**To do**: Every line of the material below must be repeated exactly.

┏━━

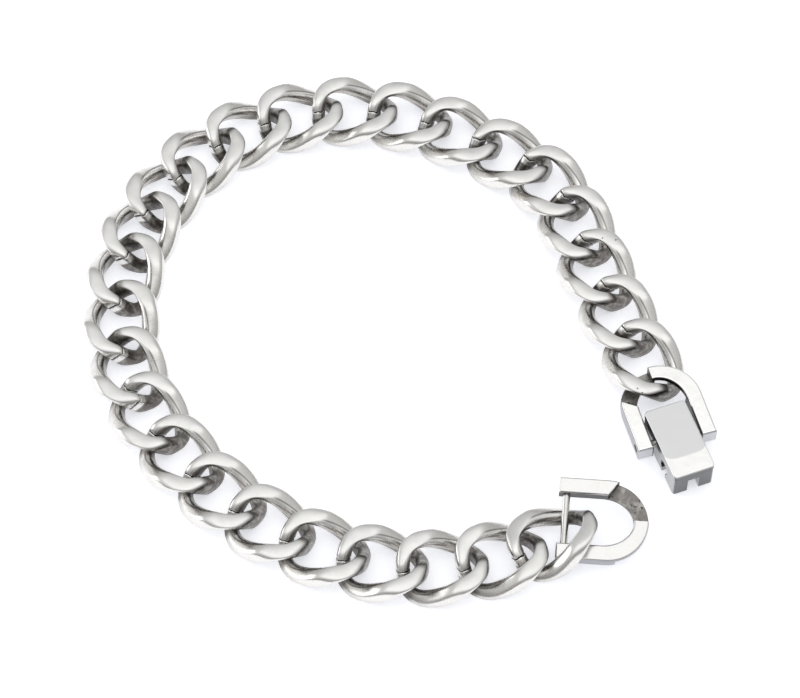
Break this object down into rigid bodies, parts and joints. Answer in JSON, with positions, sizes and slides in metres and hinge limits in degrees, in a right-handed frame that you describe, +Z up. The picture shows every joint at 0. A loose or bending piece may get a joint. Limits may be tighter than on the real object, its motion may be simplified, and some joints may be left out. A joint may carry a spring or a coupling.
{
  "type": "curb chain bracelet",
  "caption": "Curb-chain wrist bracelet of twisted, flat-ground steel links, lying open in a C, with a U-shaped end link at each end and a folding lever clasp.",
  "frame": {"origin": "on the ground, under the middle of the bracelet's bounding box", "axes": "+X to the right in the picture and the longest way, +Y away from the camera, +Z up out of the ground that it lies on"},
  "size_m": [0.0834, 0.081, 0.0061],
  "materials": {
    "link_steel": "polished stainless steel, flats lapped, fine wear scratches",
    "end_link_steel": "polished stainless steel, milled seats left rough",
    "pin_steel": "drawn and polished stainless steel wire",
    "lever_steel": "satin stainless steel with a polished band at the catch end"
  },
  "bodies": {
    "bracelet": {"link_01": "link_steel", "link_02": "link_steel", "link_03": "link_steel", "link_04": "link_steel", "link_05": "link_steel", "link_06": "link_steel", "link_07": "link_steel", "link_08": "link_steel", "link_09": "link_steel", "link_10": "link_steel", "link_11": "link_steel", "link_12": "link_steel", "link_13": "link_steel", "link_14": "link_steel", "link_15": "link_steel", "link_16": "link_steel", "link_17": "link_steel", "link_18": "link_steel", "link_19": "link_steel", "link_20": "link_steel", "link_21": "link_steel", "link_22": "link_steel", "link_23": "link_steel", "link_24": "link_steel", "link_25": "link_steel", "link_26": "link_steel", "catch_end_link": "end_link_steel", "catch_bar": "pin_steel", "lever_end_link": "end_link_steel", "hinge_pin": "pin_steel"},
    "lever": {"clasp_lever": "lever_steel"}
  },
  "joints": [
    {"name": "lever_hinge", "type": "hinge", "parent": "bracelet", "child": "lever", "pos_m": [0.03628, -0.01651, 0.00225], "axis": [-0.9583, -0.2857, 0], "range_deg": [0, 100]}
  ]
}
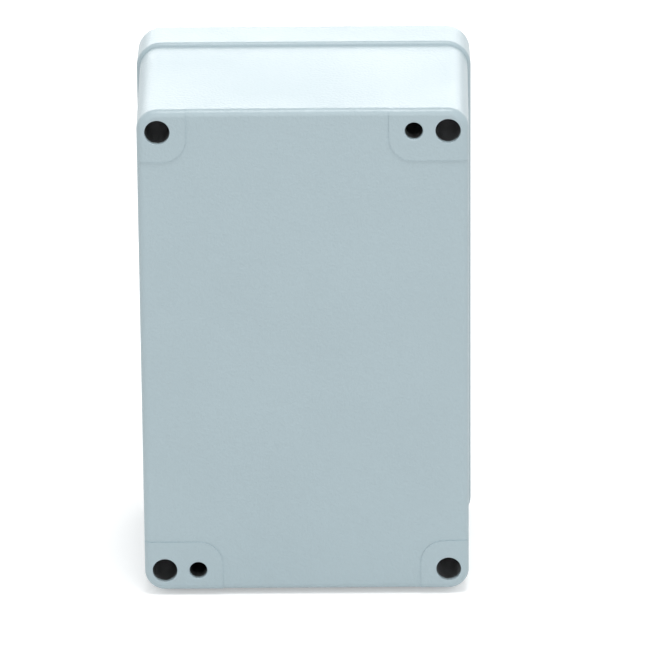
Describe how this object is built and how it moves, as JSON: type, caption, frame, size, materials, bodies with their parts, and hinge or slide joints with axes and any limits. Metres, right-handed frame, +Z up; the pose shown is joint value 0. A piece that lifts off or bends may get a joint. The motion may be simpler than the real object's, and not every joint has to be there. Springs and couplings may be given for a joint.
{
  "type": "die cast aluminium enclosure",
  "caption": "Painted die cast aluminium box on its short end: drafted base with cored corner columns and diagonal mounting holes, gasketed lid with captive corner screws.",
  "frame": {"origin": "middle of the box's footprint on the surface it stands on, level with the lowest edge of the lid's lip", "axes": "+Z up along the box's length, +Y from the base's back face towards the lid, +X across the width"},
  "size_m": [0.08, 0.057, 0.125],
  "materials": {
    "base_paint": "light blue-grey powder coat, fine texture, low sheen",
    "lid_paint": "light blue-grey powder coat, fine texture, low sheen",
    "gasket": "black foamed seal, matt",
    "ring_rubber": "black rubber, satin",
    "screw_steel": "turned stainless steel",
    "earth_steel": "zinc plated steel"
  },
  "bodies": {
    "base": {"base": "base_paint", "earth_screw": "earth_steel", "earth_spring_washer": "earth_steel", "earth_clamp_washer": "earth_steel"},
    "lid": {"lid": "lid_paint", "gasket": "gasket"},
    "ring_1": {"screw_ring_1": "ring_rubber"},
    "screw_1": {"lid_screw_1": "screw_steel"},
    "ring_2": {"screw_ring_2": "ring_rubber"},
    "screw_2": {"lid_screw_2": "screw_steel"},
    "ring_3": {"screw_ring_3": "ring_rubber"},
    "screw_3": {"lid_screw_3": "screw_steel"},
    "ring_4": {"screw_ring_4": "ring_rubber"},
    "screw_4": {"lid_screw_4": "screw_steel"}
  },
  "joints": [
    {"name": "lid_lift", "type": "slide", "parent": "base", "child": "lid", "axis": [0, 1, 0], "range_m": [0, 0.06]},
    {"name": "screw_1_rise", "type": "slide", "parent": "lid", "child": "ring_1", "axis": [0, 1, 0], "range_m": [0, 0.0049]},
    {"name": "screw_1_turn", "type": "hinge", "parent": "ring_1", "child": "screw_1", "pos_m": [0.034, 0.024, 0.1185], "axis": [0, 1, 0], "range_deg": [0, 2521]},
    {"name": "screw_2_rise", "type": "slide", "parent": "lid", "child": "ring_2", "axis": [0, 1, 0], "range_m": [0, 0.0049]},
    {"name": "screw_2_turn", "type": "hinge", "parent": "ring_2", "child": "screw_2", "pos_m": [-0.034, 0.024, 0.1185], "axis": [0, 1, 0], "range_deg": [0, 2521]},
    {"name": "screw_3_rise", "type": "slide", "parent": "lid", "child": "ring_3", "axis": [0, 1, 0], "range_m": [0, 0.0049]},
    {"name": "screw_3_turn", "type": "hinge", "parent": "ring_3", "child": "screw_3", "pos_m": [-0.034, 0.024, 0.0065], "axis": [0, 1, 0], "range_deg": [0, 2521]},
    {"name": "screw_4_rise", "type": "slide", "parent": "lid", "child": "ring_4", "axis": [0, 1, 0], "range_m": [0, 0.0049]},
    {"name": "screw_4_turn", "type": "hinge", "parent": "ring_4", "child": "screw_4", "pos_m": [0.034, 0.024, 0.0065], "axis": [0, 1, 0], "range_deg": [0, 2521]}
  ],
  "couplings": [
    {"joint": "screw_1_turn", "follows": "screw_1_rise", "rad_per_m": 8976},
    {"joint": "screw_2_turn", "follows": "screw_2_rise", "rad_per_m": 8976},
    {"joint": "screw_3_turn", "follows": "screw_3_rise", "rad_per_m": 8976},
    {"joint": "screw_4_turn", "follows": "screw_4_rise", "rad_per_m": 8976}
  ]
}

┗━━

**Final result**:
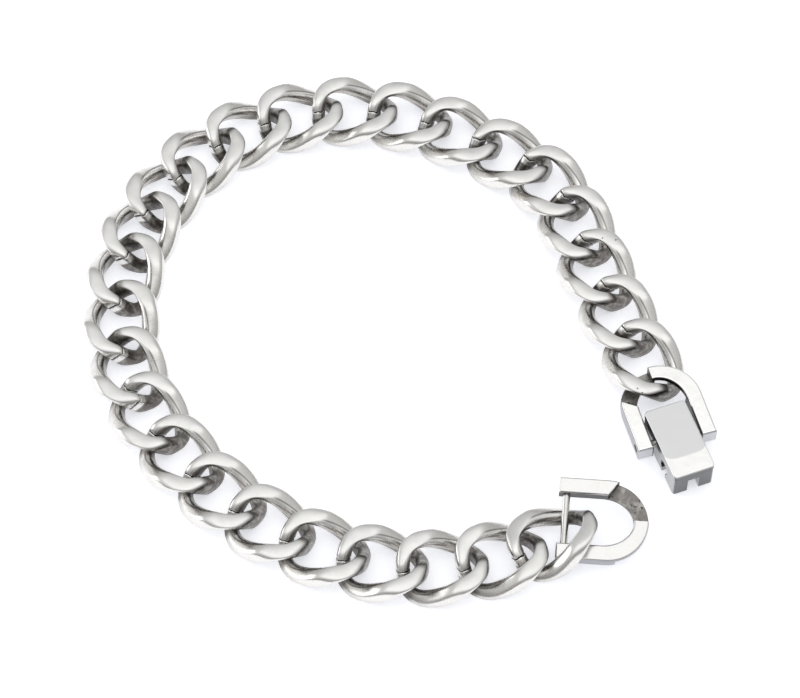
Break this object down into rigid bodies, parts and joints. Answer in JSON, with positions, sizes and slides in metres and hinge limits in degrees, in a right-handed frame that you describe, +Z up. The picture shows every joint at 0. A loose or bending piece may get a joint. Limits may be tighter than on the real object, its motion may be simplified, and some joints may be left out. A joint may carry a spring or a coupling.
{
  "type": "curb chain bracelet",
  "caption": "Curb-chain wrist bracelet of twisted, flat-ground steel links, lying open in a C, with a U-shaped end link at each end and a folding lever clasp.",
  "frame": {"origin": "on the ground, under the middle of the bracelet's bounding box", "axes": "+X to the right in the picture and the longest way, +Y away from the camera, +Z up out of the ground that it lies on"},
  "size_m": [0.0834, 0.081, 0.0061],
  "materials": {
    "link_steel": "polished stainless steel, flats lapped, fine wear scratches",
    "end_link_steel": "polished stainless steel, milled seats left rough",
    "pin_steel": "drawn and polished stainless steel wire",
    "lever_steel": "satin stainless steel with a polished band at the catch end"
  },
  "bodies": {
    "bracelet": {"link_01": "link_steel", "link_02": "link_steel", "link_03": "link_steel", "link_04": "link_steel", "link_05": "link_steel", "link_06": "link_steel", "link_07": "link_steel", "link_08": "link_steel", "link_09": "link_steel", "link_10": "link_steel", "link_11": "link_steel", "link_12": "link_steel", "link_13": "link_steel", "link_14": "link_steel", "link_15": "link_steel", "link_16": "link_steel", "link_17": "link_steel", "link_18": "link_steel", "link_19": "link_steel", "link_20": "link_steel", "link_21": "link_steel", "link_22": "link_steel", "link_23": "link_steel", "link_24": "link_steel", "link_25": "link_steel", "link_26": "link_steel", "catch_end_link": "end_link_steel", "catch_bar": "pin_steel", "lever_end_link": "end_link_steel", "hinge_pin": "pin_steel"},
    "lever": {"clasp_lever": "lever_steel"}
  },
  "joints": [
    {"name": "lever_hinge", "type": "hinge", "parent": "bracelet", "child": "lever", "pos_m": [0.03628, -0.01651, 0.00225], "axis": [-0.9583, -0.2857, 0], "range_deg": [0, 100]}
  ]
}
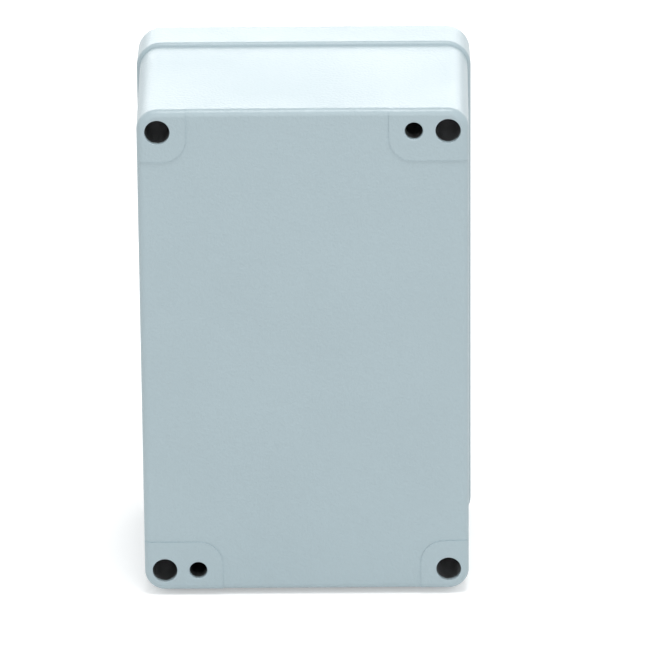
Describe how this object is built and how it moves, as JSON: type, caption, frame, size, materials, bodies with their parts, and hinge or slide joints with axes and any limits. Metres, right-handed frame, +Z up; the pose shown is joint value 0. A piece that lifts off or bends may get a joint. The motion may be simpler than the real object's, and not every joint has to be there. Springs and couplings may be given for a joint.
{
  "type": "die cast aluminium enclosure",
  "caption": "Painted die cast aluminium box on its short end: drafted base with cored corner columns and diagonal mounting holes, gasketed lid with captive corner screws.",
  "frame": {"origin": "middle of the box's footprint on the surface it stands on, level with the lowest edge of the lid's lip", "axes": "+Z up along the box's length, +Y from the base's back face towards the lid, +X across the width"},
  "size_m": [0.08, 0.057, 0.125],
  "materials": {
    "base_paint": "light blue-grey powder coat, fine texture, low sheen",
    "lid_paint": "light blue-grey powder coat, fine texture, low sheen",
    "gasket": "black foamed seal, matt",
    "ring_rubber": "black rubber, satin",
    "screw_steel": "turned stainless steel",
    "earth_steel": "zinc plated steel"
  },
  "bodies": {
    "base": {"base": "base_paint", "earth_screw": "earth_steel", "earth_spring_washer": "earth_steel", "earth_clamp_washer": "earth_steel"},
    "lid": {"lid": "lid_paint", "gasket": "gasket"},
    "ring_1": {"screw_ring_1": "ring_rubber"},
    "screw_1": {"lid_screw_1": "screw_steel"},
    "ring_2": {"screw_ring_2": "ring_rubber"},
    "screw_2": {"lid_screw_2": "screw_steel"},
    "ring_3": {"screw_ring_3": "ring_rubber"},
    "screw_3": {"lid_screw_3": "screw_steel"},
    "ring_4": {"screw_ring_4": "ring_rubber"},
    "screw_4": {"lid_screw_4": "screw_steel"}
  },
  "joints": [
    {"name": "lid_lift", "type": "slide", "parent": "base", "child": "lid", "axis": [0, 1, 0], "range_m": [0, 0.06]},
    {"name": "screw_1_rise", "type": "slide", "parent": "lid", "child": "ring_1", "axis": [0, 1, 0], "range_m": [0, 0.0049]},
    {"name": "screw_1_turn", "type": "hinge", "parent": "ring_1", "child": "screw_1", "pos_m": [0.034, 0.024, 0.1185], "axis": [0, 1, 0], "range_deg": [0, 2521]},
    {"name": "screw_2_rise", "type": "slide", "parent": "lid", "child": "ring_2", "axis": [0, 1, 0], "range_m": [0, 0.0049]},
    {"name": "screw_2_turn", "type": "hinge", "parent": "ring_2", "child": "screw_2", "pos_m": [-0.034, 0.024, 0.1185], "axis": [0, 1, 0], "range_deg": [0, 2521]},
    {"name": "screw_3_rise", "type": "slide", "parent": "lid", "child": "ring_3", "axis": [0, 1, 0], "range_m": [0, 0.0049]},
    {"name": "screw_3_turn", "type": "hinge", "parent": "ring_3", "child": "screw_3", "pos_m": [-0.034, 0.024, 0.0065], "axis": [0, 1, 0], "range_deg": [0, 2521]},
    {"name": "screw_4_rise", "type": "slide", "parent": "lid", "child": "ring_4", "axis": [0, 1, 0], "range_m": [0, 0.0049]},
    {"name": "screw_4_turn", "type": "hinge", "parent": "ring_4", "child": "screw_4", "pos_m": [0.034, 0.024, 0.0065], "axis": [0, 1, 0], "range_deg": [0, 2521]}
  ],
  "couplings": [
    {"joint": "screw_1_turn", "follows": "screw_1_rise", "rad_per_m": 8976},
    {"joint": "screw_2_turn", "follows": "screw_2_rise", "rad_per_m": 8976},
    {"joint": "screw_3_turn", "follows": "screw_3_rise", "rad_per_m": 8976},
    {"joint": "screw_4_turn", "follows": "screw_4_rise", "rad_per_m": 8976}
  ]
}